Nothing but the lines from the line that contains "make_wings(cloth, collection)" through the line that contains "bpy.context.view_layer.update()" should appear in the output, each reproduced exactly.

**Supplied material:**
-=-=-=-=-
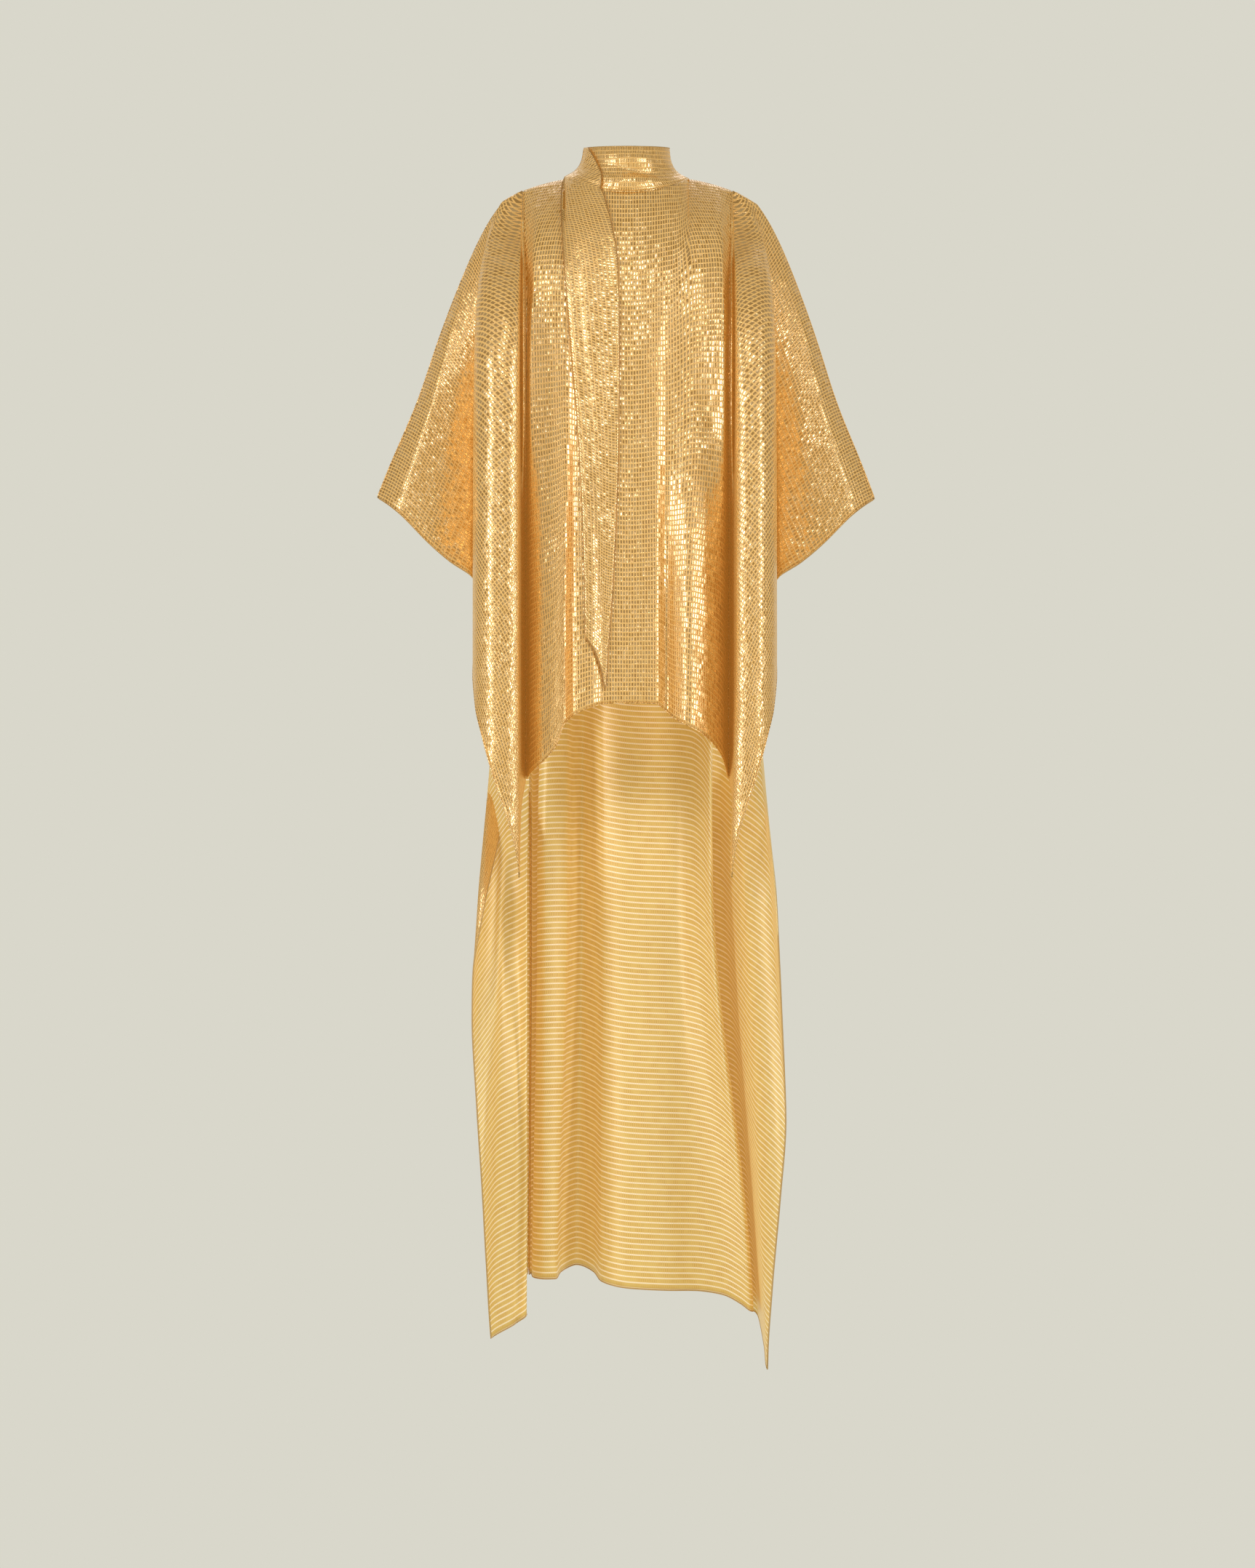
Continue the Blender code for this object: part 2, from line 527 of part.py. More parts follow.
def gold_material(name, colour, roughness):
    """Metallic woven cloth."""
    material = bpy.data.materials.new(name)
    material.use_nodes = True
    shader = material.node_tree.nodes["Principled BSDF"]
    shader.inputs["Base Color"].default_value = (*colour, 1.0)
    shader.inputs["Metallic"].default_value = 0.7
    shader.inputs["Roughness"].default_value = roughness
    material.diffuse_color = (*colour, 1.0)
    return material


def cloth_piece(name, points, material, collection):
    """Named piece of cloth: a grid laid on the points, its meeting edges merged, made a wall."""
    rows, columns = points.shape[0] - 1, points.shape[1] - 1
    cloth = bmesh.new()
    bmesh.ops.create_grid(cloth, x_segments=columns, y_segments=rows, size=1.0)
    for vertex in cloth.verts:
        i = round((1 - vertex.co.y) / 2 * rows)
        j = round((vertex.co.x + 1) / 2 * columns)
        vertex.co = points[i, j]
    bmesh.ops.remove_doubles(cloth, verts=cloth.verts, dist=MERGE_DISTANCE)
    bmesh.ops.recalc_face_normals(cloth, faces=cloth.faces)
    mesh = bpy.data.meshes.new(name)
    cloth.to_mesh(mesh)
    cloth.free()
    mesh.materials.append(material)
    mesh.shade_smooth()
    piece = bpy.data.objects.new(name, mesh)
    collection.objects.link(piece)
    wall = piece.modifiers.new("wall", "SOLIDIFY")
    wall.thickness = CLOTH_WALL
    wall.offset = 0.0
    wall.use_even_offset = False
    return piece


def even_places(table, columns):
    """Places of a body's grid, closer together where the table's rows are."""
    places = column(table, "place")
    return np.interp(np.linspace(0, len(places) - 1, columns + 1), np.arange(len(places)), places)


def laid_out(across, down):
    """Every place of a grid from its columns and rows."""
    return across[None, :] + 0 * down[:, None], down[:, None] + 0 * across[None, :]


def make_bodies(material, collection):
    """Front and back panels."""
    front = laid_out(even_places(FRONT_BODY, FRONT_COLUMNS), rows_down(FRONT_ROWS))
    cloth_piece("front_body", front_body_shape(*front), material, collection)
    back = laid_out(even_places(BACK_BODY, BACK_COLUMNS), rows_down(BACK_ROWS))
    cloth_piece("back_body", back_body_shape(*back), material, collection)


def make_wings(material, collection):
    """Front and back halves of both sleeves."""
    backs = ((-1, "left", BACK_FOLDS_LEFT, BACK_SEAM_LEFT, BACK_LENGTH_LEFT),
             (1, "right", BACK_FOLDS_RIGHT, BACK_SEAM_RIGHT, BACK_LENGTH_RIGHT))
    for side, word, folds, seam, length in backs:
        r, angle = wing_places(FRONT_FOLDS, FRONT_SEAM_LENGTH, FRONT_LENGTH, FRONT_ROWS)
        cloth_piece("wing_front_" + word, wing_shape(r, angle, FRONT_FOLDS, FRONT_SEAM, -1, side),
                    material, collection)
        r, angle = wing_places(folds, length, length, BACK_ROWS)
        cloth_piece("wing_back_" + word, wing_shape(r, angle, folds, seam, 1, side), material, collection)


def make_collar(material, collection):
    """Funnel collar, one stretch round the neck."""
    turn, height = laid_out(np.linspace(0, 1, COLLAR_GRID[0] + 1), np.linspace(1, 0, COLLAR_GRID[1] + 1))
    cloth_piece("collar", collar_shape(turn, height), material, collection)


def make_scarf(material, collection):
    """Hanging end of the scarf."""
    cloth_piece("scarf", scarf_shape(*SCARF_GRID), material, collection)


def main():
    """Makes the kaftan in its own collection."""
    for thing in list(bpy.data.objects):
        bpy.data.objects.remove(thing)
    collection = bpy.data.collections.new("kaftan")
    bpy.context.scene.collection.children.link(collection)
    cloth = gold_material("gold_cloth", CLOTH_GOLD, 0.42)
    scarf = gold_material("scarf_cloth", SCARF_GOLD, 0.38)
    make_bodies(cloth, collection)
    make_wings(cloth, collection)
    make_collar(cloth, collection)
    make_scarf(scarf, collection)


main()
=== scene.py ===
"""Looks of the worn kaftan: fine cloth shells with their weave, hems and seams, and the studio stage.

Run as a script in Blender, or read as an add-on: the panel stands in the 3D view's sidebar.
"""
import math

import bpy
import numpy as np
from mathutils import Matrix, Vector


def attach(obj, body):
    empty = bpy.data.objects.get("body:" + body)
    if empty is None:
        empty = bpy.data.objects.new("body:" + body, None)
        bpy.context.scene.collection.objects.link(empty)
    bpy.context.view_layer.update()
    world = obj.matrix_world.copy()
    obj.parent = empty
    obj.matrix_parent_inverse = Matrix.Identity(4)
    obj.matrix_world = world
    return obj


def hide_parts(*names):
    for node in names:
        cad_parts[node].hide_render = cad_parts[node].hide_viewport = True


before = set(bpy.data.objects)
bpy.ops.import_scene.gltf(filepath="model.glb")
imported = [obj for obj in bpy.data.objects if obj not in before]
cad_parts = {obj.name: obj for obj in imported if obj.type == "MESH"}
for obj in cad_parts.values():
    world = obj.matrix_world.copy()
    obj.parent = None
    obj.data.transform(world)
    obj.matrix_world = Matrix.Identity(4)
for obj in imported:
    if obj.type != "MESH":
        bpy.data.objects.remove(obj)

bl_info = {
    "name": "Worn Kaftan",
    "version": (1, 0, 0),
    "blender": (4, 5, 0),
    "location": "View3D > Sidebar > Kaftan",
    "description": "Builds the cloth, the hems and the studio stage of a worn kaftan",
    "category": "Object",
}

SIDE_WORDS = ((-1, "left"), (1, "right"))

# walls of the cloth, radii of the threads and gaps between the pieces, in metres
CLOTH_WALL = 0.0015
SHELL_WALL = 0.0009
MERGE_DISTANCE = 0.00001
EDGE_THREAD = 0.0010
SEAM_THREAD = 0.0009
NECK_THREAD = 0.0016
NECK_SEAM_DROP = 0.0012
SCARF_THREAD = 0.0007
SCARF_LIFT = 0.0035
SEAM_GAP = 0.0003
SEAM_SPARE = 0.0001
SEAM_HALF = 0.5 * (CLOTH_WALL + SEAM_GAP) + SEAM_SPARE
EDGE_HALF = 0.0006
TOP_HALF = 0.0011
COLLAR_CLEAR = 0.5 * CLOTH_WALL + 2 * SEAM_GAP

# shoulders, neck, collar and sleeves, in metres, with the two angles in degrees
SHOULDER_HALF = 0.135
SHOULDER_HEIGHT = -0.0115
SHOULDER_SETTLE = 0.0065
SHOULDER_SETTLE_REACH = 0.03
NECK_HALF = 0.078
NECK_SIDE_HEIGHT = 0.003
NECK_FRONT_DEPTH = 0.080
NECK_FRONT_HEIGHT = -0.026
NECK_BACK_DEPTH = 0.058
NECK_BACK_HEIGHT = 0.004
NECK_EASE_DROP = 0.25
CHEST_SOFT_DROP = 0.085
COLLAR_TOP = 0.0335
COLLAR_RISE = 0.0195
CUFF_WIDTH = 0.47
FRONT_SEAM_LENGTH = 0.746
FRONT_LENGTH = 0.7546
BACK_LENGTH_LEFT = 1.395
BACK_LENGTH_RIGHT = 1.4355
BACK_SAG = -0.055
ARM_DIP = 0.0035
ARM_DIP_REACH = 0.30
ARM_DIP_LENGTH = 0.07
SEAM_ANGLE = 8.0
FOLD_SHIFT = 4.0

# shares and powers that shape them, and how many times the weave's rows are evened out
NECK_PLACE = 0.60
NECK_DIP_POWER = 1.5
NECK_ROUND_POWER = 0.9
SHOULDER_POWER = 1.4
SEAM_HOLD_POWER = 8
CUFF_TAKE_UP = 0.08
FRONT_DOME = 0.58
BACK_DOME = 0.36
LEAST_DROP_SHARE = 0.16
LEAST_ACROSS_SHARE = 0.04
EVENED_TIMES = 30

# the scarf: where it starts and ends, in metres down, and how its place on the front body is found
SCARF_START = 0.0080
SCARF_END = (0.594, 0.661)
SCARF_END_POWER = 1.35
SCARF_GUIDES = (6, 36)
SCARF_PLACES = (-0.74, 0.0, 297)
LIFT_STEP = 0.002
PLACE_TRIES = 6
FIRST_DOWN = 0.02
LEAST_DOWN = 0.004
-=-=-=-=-
**Result:**
    make_wings(cloth, collection)
    make_collar(cloth, collection)
    make_scarf(scarf, collection)


main()
=== scene.py ===
"""Looks of the worn kaftan: fine cloth shells with their weave, hems and seams, and the studio stage.

Run as a script in Blender, or read as an add-on: the panel stands in the 3D view's sidebar.
"""
import math

import bpy
import numpy as np
from mathutils import Matrix, Vector


def attach(obj, body):
    empty = bpy.data.objects.get("body:" + body)
    if empty is None:
        empty = bpy.data.objects.new("body:" + body, None)
        bpy.context.scene.collection.objects.link(empty)
    bpy.context.view_layer.update()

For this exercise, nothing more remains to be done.